"I am blessed," says Moin, who's 63 and lives in Merchantville.
Housed at Respond's New Worker Job Development Center in North Camden, the culinary programs are supported by private and public funding and are expanding citywide, with a bakery, a banquet hall, and a second kitchen set to open this year.
Local 54 of Unite Here, the casino workers' union, connects many students with entry-level jobs in Atlantic City. Others get jobs elsewhere or continue to study cooking at county colleges.
"My students start by peeling four or five onions," says Moin, who began his career 41 years ago, peeling veggies. "When they leave, they can cook a four-course meal."
The 16-week program accepts recently released inmates, individuals referred by other agencies, and people who walk in to the brightly painted complex at Eighth and Erie.
Word of mouth is so strong, there's a 65-person waiting list for the 15 slots in a coming class. Every year about 120 people, mostly young city residents, complete the training.

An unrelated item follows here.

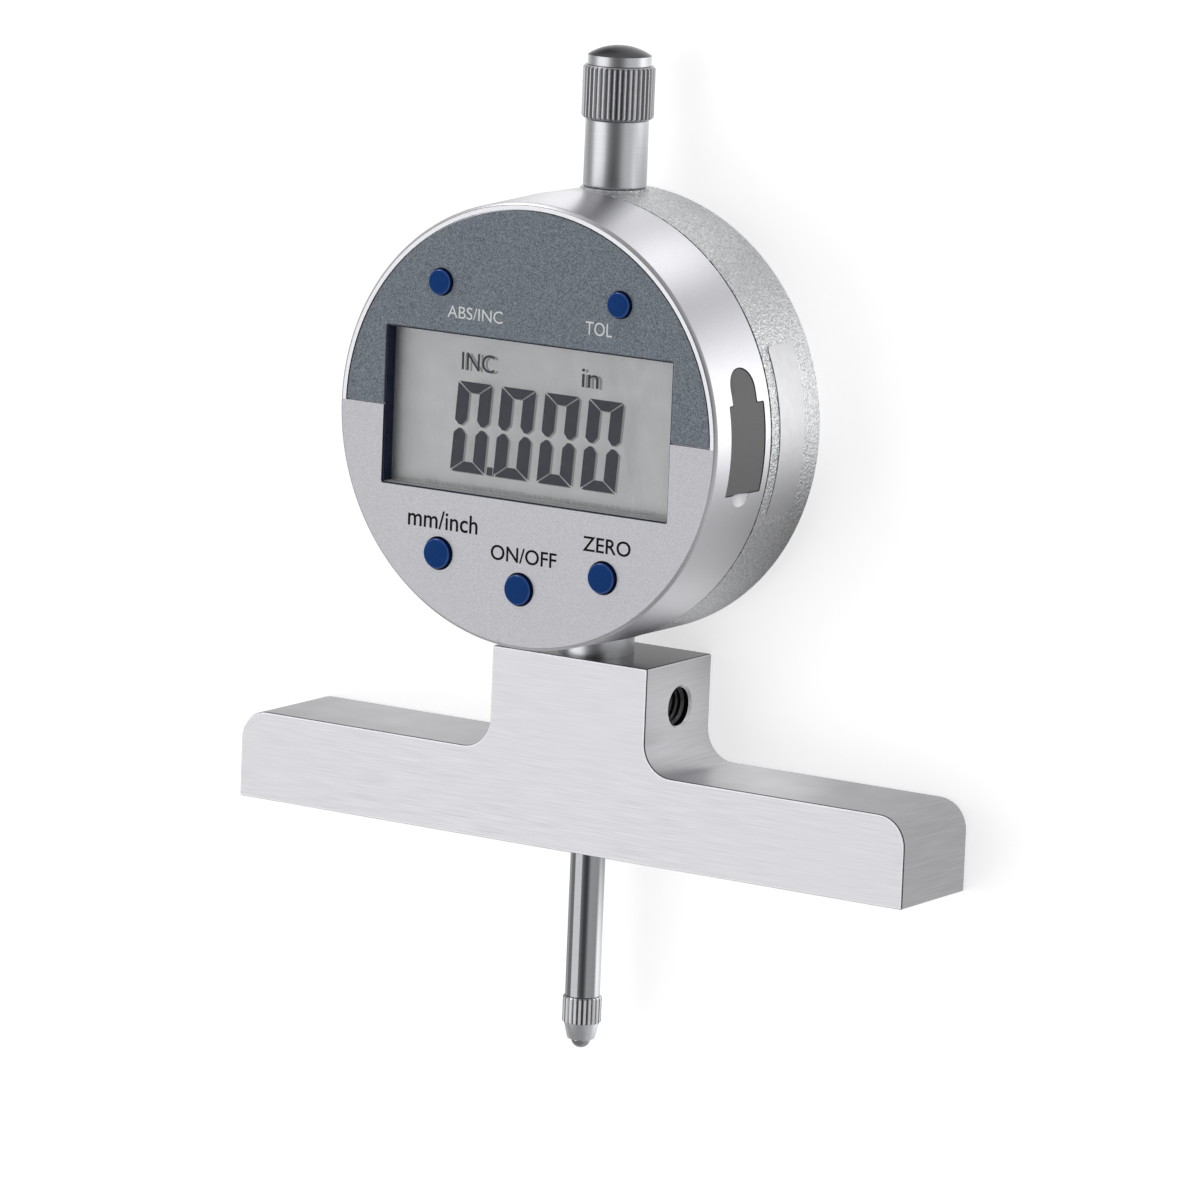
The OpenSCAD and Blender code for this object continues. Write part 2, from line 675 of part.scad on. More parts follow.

"We're not teaching burgers and fries," observes chef Shawn Harris, one of Moin's colleagues. The 40-year-old Pennsauken resident is a veteran of the old Sands Casino in Atlantic City, as is Respond pastry chef Kendall Elliott.
"We're teaching them to use fresh ingredients, fresh produce, and make sauces from scratch," Harris says. "We teach all the great cuisines."
The kitchen is not only a classroom but also a workplace; it produces daily meals for more than 900 Respond day-care clients. The staff includes some graduates of the culinary-arts program.
"I've worked here about a year. . . . They say I'm good with pastry," says Robert Anderson, 25, of East Camden.
"It gets hot in the kitchen, but it doesn't get boring," says Franchesca Vicente, a 22-year-old resident of the city's Whitman Park neighborhood who is a Local 54 apprentice.